▶ **Short problem**
Beginning with the line that holds "make_stem(anchor)", set down each line of the data below through the very last, exactly as given, and nothing beyond that.
┌────────
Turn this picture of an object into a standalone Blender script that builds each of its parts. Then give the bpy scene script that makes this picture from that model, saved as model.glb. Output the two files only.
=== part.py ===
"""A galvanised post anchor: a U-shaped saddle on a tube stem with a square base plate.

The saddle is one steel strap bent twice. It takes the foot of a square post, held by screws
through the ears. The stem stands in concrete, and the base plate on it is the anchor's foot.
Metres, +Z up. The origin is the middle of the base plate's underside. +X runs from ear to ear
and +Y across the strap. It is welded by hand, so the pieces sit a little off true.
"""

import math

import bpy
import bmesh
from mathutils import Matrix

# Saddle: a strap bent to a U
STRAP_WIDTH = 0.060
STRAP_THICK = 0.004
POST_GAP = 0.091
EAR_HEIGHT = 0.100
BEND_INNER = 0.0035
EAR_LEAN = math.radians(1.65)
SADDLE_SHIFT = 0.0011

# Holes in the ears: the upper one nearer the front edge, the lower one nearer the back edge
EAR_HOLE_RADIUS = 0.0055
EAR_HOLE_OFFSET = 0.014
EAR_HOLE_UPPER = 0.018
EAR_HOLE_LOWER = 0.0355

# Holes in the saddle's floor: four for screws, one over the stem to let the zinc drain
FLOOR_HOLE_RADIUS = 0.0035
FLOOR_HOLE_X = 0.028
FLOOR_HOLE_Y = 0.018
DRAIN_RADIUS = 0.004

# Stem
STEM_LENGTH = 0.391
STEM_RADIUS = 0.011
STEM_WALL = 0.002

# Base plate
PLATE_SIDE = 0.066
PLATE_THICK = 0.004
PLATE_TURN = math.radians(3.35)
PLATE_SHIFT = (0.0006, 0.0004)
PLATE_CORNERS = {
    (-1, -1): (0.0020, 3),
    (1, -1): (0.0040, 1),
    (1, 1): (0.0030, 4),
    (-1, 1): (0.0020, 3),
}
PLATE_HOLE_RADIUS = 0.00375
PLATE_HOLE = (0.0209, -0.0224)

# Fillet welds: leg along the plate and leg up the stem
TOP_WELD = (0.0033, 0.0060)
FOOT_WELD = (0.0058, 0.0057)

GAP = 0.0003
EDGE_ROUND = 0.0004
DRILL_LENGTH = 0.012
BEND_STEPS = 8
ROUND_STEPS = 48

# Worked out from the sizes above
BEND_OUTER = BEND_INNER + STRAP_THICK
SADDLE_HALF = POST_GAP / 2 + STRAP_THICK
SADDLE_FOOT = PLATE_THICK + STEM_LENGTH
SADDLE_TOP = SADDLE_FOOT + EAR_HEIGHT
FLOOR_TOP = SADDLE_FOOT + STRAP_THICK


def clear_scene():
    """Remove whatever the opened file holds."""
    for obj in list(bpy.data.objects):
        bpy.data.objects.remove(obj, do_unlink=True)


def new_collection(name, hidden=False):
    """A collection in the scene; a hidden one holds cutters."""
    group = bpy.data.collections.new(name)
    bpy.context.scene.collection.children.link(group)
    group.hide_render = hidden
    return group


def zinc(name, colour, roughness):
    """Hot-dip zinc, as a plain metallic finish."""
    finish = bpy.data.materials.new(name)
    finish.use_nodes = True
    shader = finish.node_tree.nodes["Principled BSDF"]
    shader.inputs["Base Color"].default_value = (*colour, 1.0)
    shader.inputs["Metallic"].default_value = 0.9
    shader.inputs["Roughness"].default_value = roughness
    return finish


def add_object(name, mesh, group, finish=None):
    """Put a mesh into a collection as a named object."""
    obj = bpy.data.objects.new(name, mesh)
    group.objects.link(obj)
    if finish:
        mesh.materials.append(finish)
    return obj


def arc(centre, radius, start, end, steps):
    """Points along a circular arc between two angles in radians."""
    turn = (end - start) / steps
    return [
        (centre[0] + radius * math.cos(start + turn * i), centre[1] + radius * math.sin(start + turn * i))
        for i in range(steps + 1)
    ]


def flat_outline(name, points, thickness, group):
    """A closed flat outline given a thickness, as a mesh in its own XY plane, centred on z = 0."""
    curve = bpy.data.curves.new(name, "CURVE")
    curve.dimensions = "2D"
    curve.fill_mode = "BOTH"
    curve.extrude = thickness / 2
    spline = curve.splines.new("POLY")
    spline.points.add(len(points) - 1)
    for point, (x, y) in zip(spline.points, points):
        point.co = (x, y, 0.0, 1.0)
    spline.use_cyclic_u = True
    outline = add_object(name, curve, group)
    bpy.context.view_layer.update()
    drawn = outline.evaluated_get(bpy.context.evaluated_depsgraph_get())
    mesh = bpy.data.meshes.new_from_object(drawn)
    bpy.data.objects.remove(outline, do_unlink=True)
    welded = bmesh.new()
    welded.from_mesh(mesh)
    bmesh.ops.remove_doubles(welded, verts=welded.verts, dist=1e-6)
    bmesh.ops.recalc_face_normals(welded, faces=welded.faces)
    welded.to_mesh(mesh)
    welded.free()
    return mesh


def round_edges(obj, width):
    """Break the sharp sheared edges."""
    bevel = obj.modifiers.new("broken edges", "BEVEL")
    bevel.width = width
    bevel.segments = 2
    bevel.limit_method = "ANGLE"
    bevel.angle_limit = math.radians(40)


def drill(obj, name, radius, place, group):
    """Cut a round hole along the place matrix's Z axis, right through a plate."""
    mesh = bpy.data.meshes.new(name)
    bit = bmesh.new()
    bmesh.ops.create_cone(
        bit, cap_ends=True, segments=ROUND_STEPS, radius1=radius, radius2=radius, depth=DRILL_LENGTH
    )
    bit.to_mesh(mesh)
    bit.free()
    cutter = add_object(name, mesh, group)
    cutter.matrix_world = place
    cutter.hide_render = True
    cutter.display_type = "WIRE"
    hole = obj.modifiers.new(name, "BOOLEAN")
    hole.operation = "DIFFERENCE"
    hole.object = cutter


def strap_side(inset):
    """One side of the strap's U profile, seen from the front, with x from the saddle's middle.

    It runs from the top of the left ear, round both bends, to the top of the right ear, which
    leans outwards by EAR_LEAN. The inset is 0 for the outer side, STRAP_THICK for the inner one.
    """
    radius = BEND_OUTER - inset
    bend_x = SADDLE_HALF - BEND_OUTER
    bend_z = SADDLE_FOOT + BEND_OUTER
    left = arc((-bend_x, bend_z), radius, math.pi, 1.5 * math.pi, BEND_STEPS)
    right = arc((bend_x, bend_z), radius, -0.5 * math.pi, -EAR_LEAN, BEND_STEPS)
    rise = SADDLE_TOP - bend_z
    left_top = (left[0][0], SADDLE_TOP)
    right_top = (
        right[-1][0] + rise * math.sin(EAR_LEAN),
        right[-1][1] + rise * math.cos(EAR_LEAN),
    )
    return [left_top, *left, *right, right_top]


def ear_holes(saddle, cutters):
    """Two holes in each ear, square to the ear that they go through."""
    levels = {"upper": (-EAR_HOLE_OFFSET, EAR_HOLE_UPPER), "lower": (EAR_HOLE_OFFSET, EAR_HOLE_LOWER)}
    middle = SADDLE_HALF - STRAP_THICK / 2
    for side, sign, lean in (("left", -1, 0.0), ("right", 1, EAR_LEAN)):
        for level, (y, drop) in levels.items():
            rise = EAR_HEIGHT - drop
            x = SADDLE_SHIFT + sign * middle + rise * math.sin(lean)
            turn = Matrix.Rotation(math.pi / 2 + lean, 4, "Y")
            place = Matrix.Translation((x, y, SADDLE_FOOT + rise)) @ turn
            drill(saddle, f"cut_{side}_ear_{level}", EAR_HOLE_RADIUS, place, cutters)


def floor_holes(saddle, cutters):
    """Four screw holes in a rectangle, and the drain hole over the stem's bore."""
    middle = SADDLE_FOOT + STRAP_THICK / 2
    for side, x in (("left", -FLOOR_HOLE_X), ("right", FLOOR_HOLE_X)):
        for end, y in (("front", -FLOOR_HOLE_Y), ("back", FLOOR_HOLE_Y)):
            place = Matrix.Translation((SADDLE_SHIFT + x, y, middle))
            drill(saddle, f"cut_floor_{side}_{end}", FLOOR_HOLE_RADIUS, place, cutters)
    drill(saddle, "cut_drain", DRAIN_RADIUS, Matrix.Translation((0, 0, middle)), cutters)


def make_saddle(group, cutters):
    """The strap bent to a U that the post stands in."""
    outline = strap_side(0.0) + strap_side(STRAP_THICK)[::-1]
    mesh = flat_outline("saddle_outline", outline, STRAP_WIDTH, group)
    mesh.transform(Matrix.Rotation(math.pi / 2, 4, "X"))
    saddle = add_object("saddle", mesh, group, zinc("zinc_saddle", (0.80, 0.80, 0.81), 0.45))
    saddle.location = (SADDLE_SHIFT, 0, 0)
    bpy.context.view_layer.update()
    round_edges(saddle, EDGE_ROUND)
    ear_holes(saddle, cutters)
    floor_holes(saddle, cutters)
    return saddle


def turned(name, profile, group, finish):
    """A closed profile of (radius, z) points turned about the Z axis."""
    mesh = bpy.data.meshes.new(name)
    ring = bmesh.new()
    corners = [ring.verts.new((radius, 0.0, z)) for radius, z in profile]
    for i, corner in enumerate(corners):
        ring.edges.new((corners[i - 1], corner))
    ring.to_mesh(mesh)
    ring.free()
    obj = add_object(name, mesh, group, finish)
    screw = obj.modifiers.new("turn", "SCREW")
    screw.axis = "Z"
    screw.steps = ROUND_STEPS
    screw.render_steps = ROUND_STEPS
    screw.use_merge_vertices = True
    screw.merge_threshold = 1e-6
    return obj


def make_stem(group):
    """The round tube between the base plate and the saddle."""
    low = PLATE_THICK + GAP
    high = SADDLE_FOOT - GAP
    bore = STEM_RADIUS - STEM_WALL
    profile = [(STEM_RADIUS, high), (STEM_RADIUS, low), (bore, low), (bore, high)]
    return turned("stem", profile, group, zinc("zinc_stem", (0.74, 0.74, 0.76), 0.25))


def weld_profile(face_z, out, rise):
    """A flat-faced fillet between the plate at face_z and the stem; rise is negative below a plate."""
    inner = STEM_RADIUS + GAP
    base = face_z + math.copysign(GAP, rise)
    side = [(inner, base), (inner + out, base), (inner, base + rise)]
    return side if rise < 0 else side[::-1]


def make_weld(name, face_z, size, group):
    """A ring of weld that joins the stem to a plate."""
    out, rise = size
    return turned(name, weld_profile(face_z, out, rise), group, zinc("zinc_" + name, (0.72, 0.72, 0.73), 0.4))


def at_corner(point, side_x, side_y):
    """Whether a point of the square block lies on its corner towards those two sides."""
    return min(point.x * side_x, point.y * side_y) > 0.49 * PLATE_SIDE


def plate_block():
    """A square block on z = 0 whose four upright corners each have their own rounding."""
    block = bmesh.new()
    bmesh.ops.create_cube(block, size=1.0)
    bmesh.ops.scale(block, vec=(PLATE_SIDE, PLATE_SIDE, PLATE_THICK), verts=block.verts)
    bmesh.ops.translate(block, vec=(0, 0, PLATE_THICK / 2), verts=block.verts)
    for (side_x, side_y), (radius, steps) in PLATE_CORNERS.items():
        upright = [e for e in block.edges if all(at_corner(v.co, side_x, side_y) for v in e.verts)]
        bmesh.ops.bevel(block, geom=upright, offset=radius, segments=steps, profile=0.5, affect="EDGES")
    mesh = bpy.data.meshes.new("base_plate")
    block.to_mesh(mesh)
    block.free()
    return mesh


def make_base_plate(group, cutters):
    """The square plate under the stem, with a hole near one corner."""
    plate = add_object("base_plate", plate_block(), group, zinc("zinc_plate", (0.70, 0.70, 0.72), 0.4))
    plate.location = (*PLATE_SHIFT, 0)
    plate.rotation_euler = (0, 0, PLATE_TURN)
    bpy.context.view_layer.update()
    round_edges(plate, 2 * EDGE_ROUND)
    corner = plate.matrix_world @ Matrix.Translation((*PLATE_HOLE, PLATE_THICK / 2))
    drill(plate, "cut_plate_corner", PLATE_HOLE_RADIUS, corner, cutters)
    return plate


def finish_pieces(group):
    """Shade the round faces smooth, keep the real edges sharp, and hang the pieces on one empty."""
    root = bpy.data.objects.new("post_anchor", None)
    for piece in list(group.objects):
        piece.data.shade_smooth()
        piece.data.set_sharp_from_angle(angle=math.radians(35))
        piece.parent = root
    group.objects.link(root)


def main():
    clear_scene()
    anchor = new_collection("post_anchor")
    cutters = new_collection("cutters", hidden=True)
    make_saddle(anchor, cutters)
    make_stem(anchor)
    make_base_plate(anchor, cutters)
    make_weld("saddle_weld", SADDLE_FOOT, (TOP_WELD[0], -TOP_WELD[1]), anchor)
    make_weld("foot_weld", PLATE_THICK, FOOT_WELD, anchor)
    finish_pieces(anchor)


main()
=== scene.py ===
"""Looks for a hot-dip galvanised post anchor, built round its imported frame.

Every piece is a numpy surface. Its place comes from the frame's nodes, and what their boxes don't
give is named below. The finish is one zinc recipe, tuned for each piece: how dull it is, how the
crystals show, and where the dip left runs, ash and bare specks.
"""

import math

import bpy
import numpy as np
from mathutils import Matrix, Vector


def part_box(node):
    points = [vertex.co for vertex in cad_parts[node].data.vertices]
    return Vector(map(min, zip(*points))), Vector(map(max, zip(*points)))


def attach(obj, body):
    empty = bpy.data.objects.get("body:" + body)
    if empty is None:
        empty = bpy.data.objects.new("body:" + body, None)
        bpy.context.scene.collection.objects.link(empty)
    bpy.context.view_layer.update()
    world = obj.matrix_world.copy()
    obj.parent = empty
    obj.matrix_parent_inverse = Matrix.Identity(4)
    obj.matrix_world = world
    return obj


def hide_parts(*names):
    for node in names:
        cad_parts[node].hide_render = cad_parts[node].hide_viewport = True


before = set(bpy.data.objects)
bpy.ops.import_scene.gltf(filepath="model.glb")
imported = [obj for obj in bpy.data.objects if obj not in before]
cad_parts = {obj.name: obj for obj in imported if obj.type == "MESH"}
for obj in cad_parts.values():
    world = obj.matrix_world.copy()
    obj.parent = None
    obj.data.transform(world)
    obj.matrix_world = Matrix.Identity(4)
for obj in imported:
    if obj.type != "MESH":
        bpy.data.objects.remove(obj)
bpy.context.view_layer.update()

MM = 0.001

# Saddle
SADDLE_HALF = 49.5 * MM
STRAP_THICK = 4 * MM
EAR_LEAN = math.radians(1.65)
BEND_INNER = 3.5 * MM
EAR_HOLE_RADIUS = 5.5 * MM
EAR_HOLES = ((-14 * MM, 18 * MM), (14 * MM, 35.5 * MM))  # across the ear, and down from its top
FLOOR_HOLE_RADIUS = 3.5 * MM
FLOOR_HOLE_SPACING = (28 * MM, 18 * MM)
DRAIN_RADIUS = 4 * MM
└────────
▶ **Solution to the exercise**
    make_stem(anchor)
    make_base_plate(anchor, cutters)
    make_weld("saddle_weld", SADDLE_FOOT, (TOP_WELD[0], -TOP_WELD[1]), anchor)
    make_weld("foot_weld", PLATE_THICK, FOOT_WELD, anchor)
    finish_pieces(anchor)


main()
=== scene.py ===
"""Looks for a hot-dip galvanised post anchor, built round its imported frame.

Every piece is a numpy surface. Its place comes from the frame's nodes, and what their boxes don't
give is named below. The finish is one zinc recipe, tuned for each piece: how dull it is, how the
crystals show, and where the dip left runs, ash and bare specks.
"""

import math

import bpy
import numpy as np
from mathutils import Matrix, Vector


def part_box(node):
    points = [vertex.co for vertex in cad_parts[node].data.vertices]
    return Vector(map(min, zip(*points))), Vector(map(max, zip(*points)))


def attach(obj, body):
    empty = bpy.data.objects.get("body:" + body)
    if empty is None:
        empty = bpy.data.objects.new("body:" + body, None)
        bpy.context.scene.collection.objects.link(empty)
    bpy.context.view_layer.update()
    world = obj.matrix_world.copy()
    obj.parent = empty
    obj.matrix_parent_inverse = Matrix.Identity(4)
    obj.matrix_world = world
    return obj


def hide_parts(*names):
    for node in names:
        cad_parts[node].hide_render = cad_parts[node].hide_viewport = True


before = set(bpy.data.objects)
bpy.ops.import_scene.gltf(filepath="model.glb")
imported = [obj for obj in bpy.data.objects if obj not in before]
cad_parts = {obj.name: obj for obj in imported if obj.type == "MESH"}
for obj in cad_parts.values():
    world = obj.matrix_world.copy()
    obj.parent = None
    obj.data.transform(world)
    obj.matrix_world = Matrix.Identity(4)
for obj in imported:
    if obj.type != "MESH":
        bpy.data.objects.remove(obj)
bpy.context.view_layer.update()

MM = 0.001

# Saddle
SADDLE_HALF = 49.5 * MM
STRAP_THICK = 4 * MM
EAR_LEAN = math.radians(1.65)
BEND_INNER = 3.5 * MM
EAR_HOLE_RADIUS = 5.5 * MM
EAR_HOLES = ((-14 * MM, 18 * MM), (14 * MM, 35.5 * MM))  # across the ear, and down from its top
FLOOR_HOLE_RADIUS = 3.5 * MM
FLOOR_HOLE_SPACING = (28 * MM, 18 * MM)
DRAIN_RADIUS = 4 * MM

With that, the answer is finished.